Bullion had its biggest rally in a month after Federal Reserve Chair Yellen and her fellow policy makers cut their long-term projections for U.S. interest rates. Money managers had anticipated officials would tighten monetary policy faster and reduced their net-long position in gold to a five-week low the day before the central bank’s statement.

The outlook for gradual rate increases sparked renewed investor interest, and more than $880 million was added last week to the value of assets in exchange-traded products backed by the metal. Higher rates curb bullion’s allure because the commodity doesn’t pay interest or give returns like other assets such as bonds and equities. The Bloomberg Dollar Spot Index fell for two straight weeks.

“The Federal Reserve has signaled they will be moving in a glacial manner, which is causing the U.S. dollar to decrease,” Chad Morganlander, a money manager at Stifel, Nicolaus & Co. in Florham Park, New Jersey, which oversees about $170 billion, said by phone. “There’s an upward bias to gold, and we believe it’s being directly related to dollar weakness.”

Morganlander expects bullion prices to stabilize before being dragged lower by improving U.S. economic growth.

Prices Rally

Futures climbed 1.9 percent to $1,201.90 an ounce last week, the largest advance since May 15. The Bloomberg Commodity Index of 22 raw materials dropped 0.7 percent, while the MSCI All-Country World Index of equities gained 0.2 percent. The Bloomberg Dollar Spot Index fell 0.8 percent. Bullion traded at $1,182.40 at 10:15 a.m. in New York on Monday.

The net-long position in gold declined 4.2 percent to 42,818 futures and options in the week ended June 16, the fourth drop, U.S. Commodity Futures Trading Commission data released Friday show. The number of funds that were long fell 30 percent to 49, the biggest drop since the data began in 2006.

Assets in ETPs rose for four days to 1,586.8 metric tons as of Friday, according to data compiled by Bloomberg. That was the longest stretch since May 1.

Even while Fed policy makers cut their outlook for rates in 2016 and 2017, they signaled that they’re still on track to start tightening this year.
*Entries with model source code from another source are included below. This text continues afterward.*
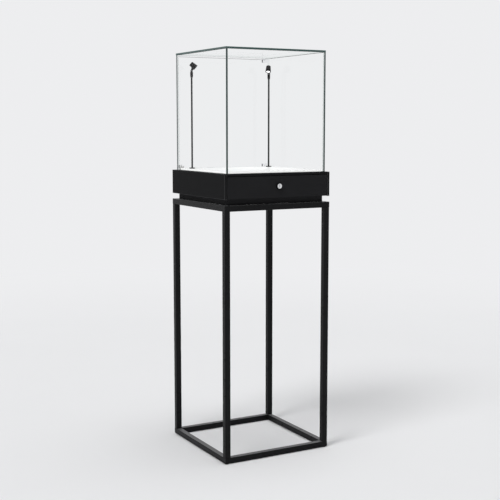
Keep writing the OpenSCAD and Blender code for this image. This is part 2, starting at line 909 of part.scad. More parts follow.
// The cam lies level when unlocked; a quarter turn clockwise brings it up
module lock_cam() {
    color(steel) on_lock_axis(cam_y0) difference() {
        union() {
            cylinder(h = cam_t, d = cam_w);
            block([cam_w / 2 - cam_reach, -cam_w / 2, 0], [0, cam_w / 2, cam_t]);
            translate([cam_w / 2 - cam_reach, 0, 0]) cylinder(h = cam_t, d = cam_w);
        }
        translate([0, 0, -cut]) cylinder(h = cam_t + 2 * cut, d = rivet_d + 2 * screw_clear);
    }
}

module strike_screw_places() {
    for (s = [-1, 1]) translate([s * strike_screw_x, strike_y + strike_screw_y, 0]) children();
}

// Angle under the case top that the raised cam catches behind
module lock_strike() {
    color(black) difference() {
        union() {
            block([-strike_half, strike_y, z_under - strike_lip],
                  [strike_half, strike_y + strike_sheet, z_under]);
            block([-strike_half, strike_y, z_under - strike_sheet],
                  [strike_half, strike_y + strike_leg, z_under]);
        }
        strike_screw_places() translate([0, 0, z_under - strike_sheet - cut])
            cylinder(h = strike_sheet + 2 * cut, d = screw_d + 2 * screw_clear);
    }
}

// ---------------------------------------------------------------- power

module driver_screw_places() {
    for (s = [-1, 1])
        translate([s * (driver_l + driver_ear) / 2, driver_y, 0]) children();
}

module lamp_driver() {
    color(dark) difference() {
        union() {
            block([-driver_l / 2, driver_y - driver_w / 2, z_floor],
                  [driver_l / 2, driver_y + driver_w / 2, z_floor + driver_h]);
            block([-driver_l / 2 - driver_ear, driver_y - driver_w / 4, z_floor],
                  [driver_l / 2 + driver_ear, driver_y + driver_w / 4, z_floor + driver_ear_t]);
        }
        driver_screw_places() translate([0, 0, z_floor - cut])
            cylinder(h = driver_ear_t + 2 * cut, d = screw_d + 2 * screw_clear);
    }
}

// Socket through the back board: a round head outside, a bore for the plug
module power_inlet() {
    d = inlet_d + 2 * inlet_flange;
    color(dark) translate([0, half + inlet_proud, lead_z]) rotate([90, 0, 0]) difference() {
        union() {
            cylinder(h = inlet_edge, d1 = d - 2 * inlet_edge, d2 = d);
            translate([0, 0, inlet_edge]) cylinder(h = inlet_proud - inlet_edge, d = d);
            cylinder(h = inlet_proud + inlet_tail, d = inlet_d);
        }
        translate([0, 0, -cut]) difference() {
            cylinder(h = cut + socket_deep, d = socket_d);
            translate([0, 0, cut + 1]) cylinder(h = socket_deep + cut, d = socket_pin_d);
        }
    }
}

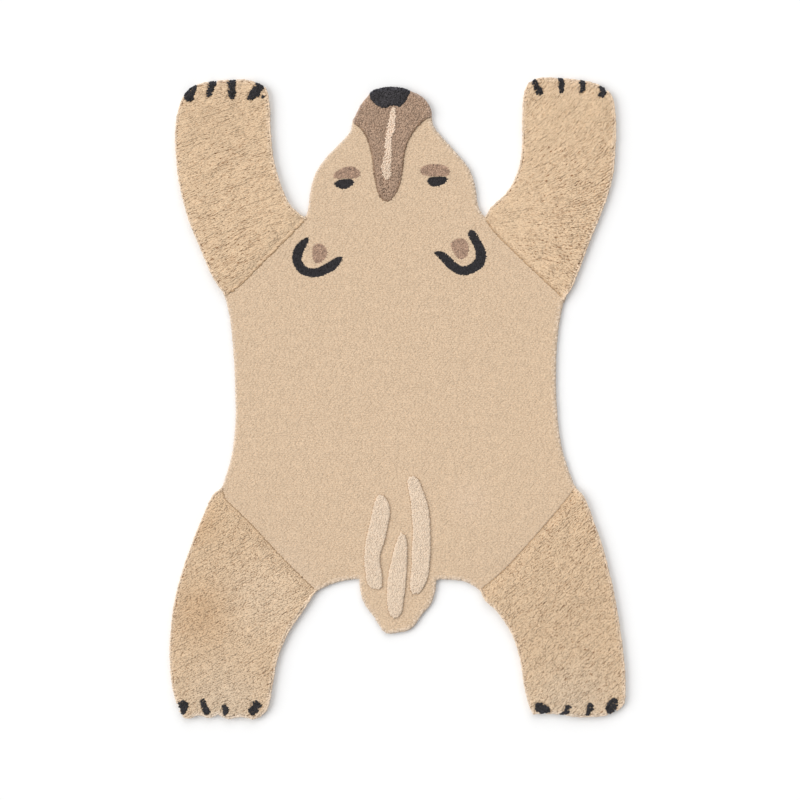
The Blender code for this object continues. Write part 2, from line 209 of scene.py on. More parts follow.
# %% [markdown]
# The second class is the finish itself. Each of its methods adds a node or two that the
# yarns and the canvas need, under the name of what it does.


# %% A finish in the making
def eased(share):
    """A share from 0 to 1 with a soft start and end, for sockets and arrays alike."""
    return share * share * (3.0 - 2.0 * share)


class Finish:
    """A material in the making, around one Principled shader."""

    def __init__(self, name):
        self.material = bpy.data.materials.new(name)
        self.material.use_nodes = True
        self.tree = self.material.node_tree
        self.shader = self.tree.nodes["Principled BSDF"]

    def plug(self, socket, value):
        if isinstance(value, Number):
            self.tree.links.new(value.socket, socket)
        else:
            socket.default_value = value

    def add(self, kind, settings, sockets, output=0):
        node = self.tree.nodes.new("ShaderNode" + kind)
        for key, value in settings.items():
            setattr(node, key, value)
        for key, value in sockets.items():
            self.plug(node.inputs[key], value)
        return Number(self, node.outputs[output])

    def set(self, socket, value):
        self.plug(self.shader.inputs[socket], value)

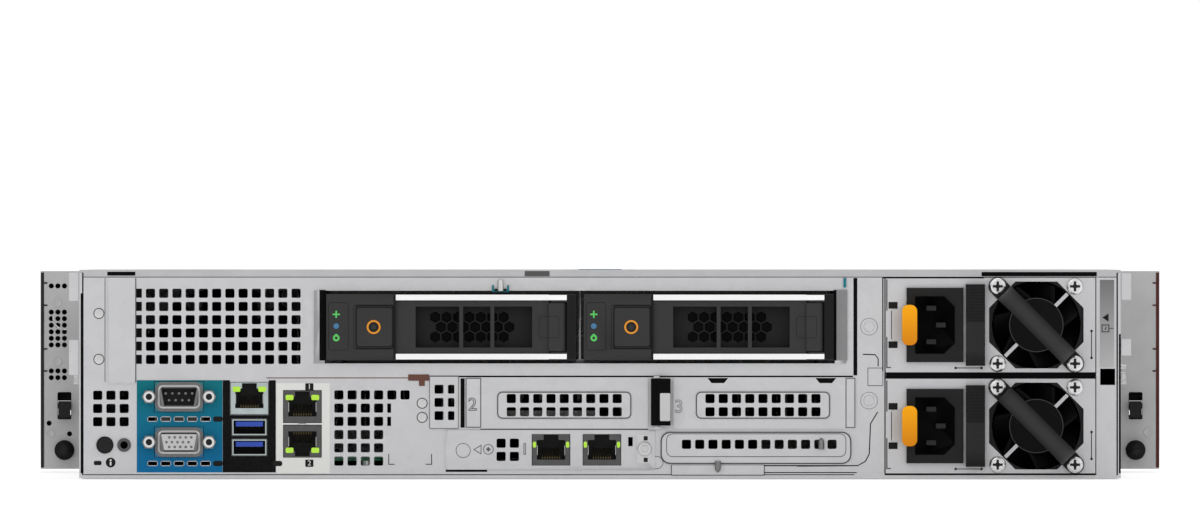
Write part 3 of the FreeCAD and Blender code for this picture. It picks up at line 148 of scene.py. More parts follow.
class SheetSettings(bpy.types.PropertyGroup):
    """Chassis sheet and the paint of the ears."""
    zinc: tint("Zinc", "Colour of the zinc-coated sheet", (0.575, 0.575, 0.587))
    zinc_shade: tint("Zinc shade", "Darker crystals in the zinc", (0.485, 0.485, 0.498))
    ear: tint("Ear paint", "Colour of the rack ears", grey(0.45))
    spangle: length("Spangle", "Size of the zinc crystals", 5.0)
    grain: length("Brush grain", "Width of the rolling marks", 0.5)


class PlasticSettings(bpy.types.PropertyGroup):
    """Mouldings."""
    bezel: tint("Bezel", "Colour of the drive bezels", grey(0.034))
    black: tint("Black", "Colour of sockets, fans and pull handles", grey(0.014))
    cover: tint("Ear cover", "Colour of the plastic ear covers", grey(0.022))
    # The tabs take this colour at their foot and turn lighter towards their top, a painted highlight.
    release: tint("Release tab", "Colour of the power supply release tabs", (0.62, 0.205, 0.001))
    ring: tint("Button ring", "Colour of the ring on a carrier button", (0.72, 0.28, 0.03))
    tongue: tint("Socket tongue", "Colour of the tongue in a fast serial socket", (0.035, 0.075, 0.38))
    touch: tint("Touch point", "Colour of the service touch points", (0.01, 0.16, 0.20))
    grain: length("Moulding grain", "Size of the moulded texture", 0.35)


class LabelSettings(bpy.types.PropertyGroup):
    """Vinyl labels and printed marks."""
    teal: tint("Teal", "Upper end of the monitor and serial label", (0.003, 0.150, 0.180))
    blue: tint("Blue", "Lower end of the monitor and serial label", (0.002, 0.120, 0.290))
    black: tint("Black", "Colour of the management label", grey(0.001))
    white: tint("White", "Colour of the network label", (0.66, 0.66, 0.64))
    print_ink: tint("Ink", "Colour of printed marks", grey(0.01))
    thickness: length("Label thickness", "Thickness of a vinyl label", 0.15)
    relief: length("Print relief", "How far a printed mark stands out", 0.06)


class LampSettings(bpy.types.PropertyGroup):
    """Lamps of sockets and carriers."""
    link: tint("Link lamp", "Colour of the lamps of a network socket", (0.42, 0.75, 0.02))
    ready: tint("Ready lamp", "Colour of the green carrier marks", (0.06, 0.52, 0.08))
    locate: tint("Locate lamp", "Colour of the blue carrier mark", (0.02, 0.14, 0.30))
    glow: bpy.props.FloatProperty(name="Glow", description="Light given off by a lamp", min=0.0,
                                  default=0.12)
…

The central bank’s benchmark rate has been near a record-low of zero percent since 2008. Officials next meet in late July, followed by mid-September.

September Meeting

Prices may fall to $1,050, the lowest since February 2010, as U.S. rates rise, Mitsubishi Corp. forecast last week.

“The Fed did not rule out September,” said Paul Christopher, the St. Louis-based head of international strategy and co-head of real asset strategy for Wells Fargo Investment Institute, which oversees $1.7 trillion. “Think of gold and interest-bearing paper assets as competitors. If interest rates are going to move a little bit higher and give investors more yield, then they become relatively more attractive.”

Gold swung between year-to-date gains and losses more than 10 times in 2015 as traders tried to gauge the timing of U.S. interest-rate increases.

The commodity’s 30-day volatility rebounded at the end of last week after touching a seven-month low on Tuesday. The market will continue to “churn” until “we get something that moves us to a new environment,” Dan Denbow, a portfolio manager at the $700 million USAA Precious Metals & Minerals Fund in San Antonio, said by phone.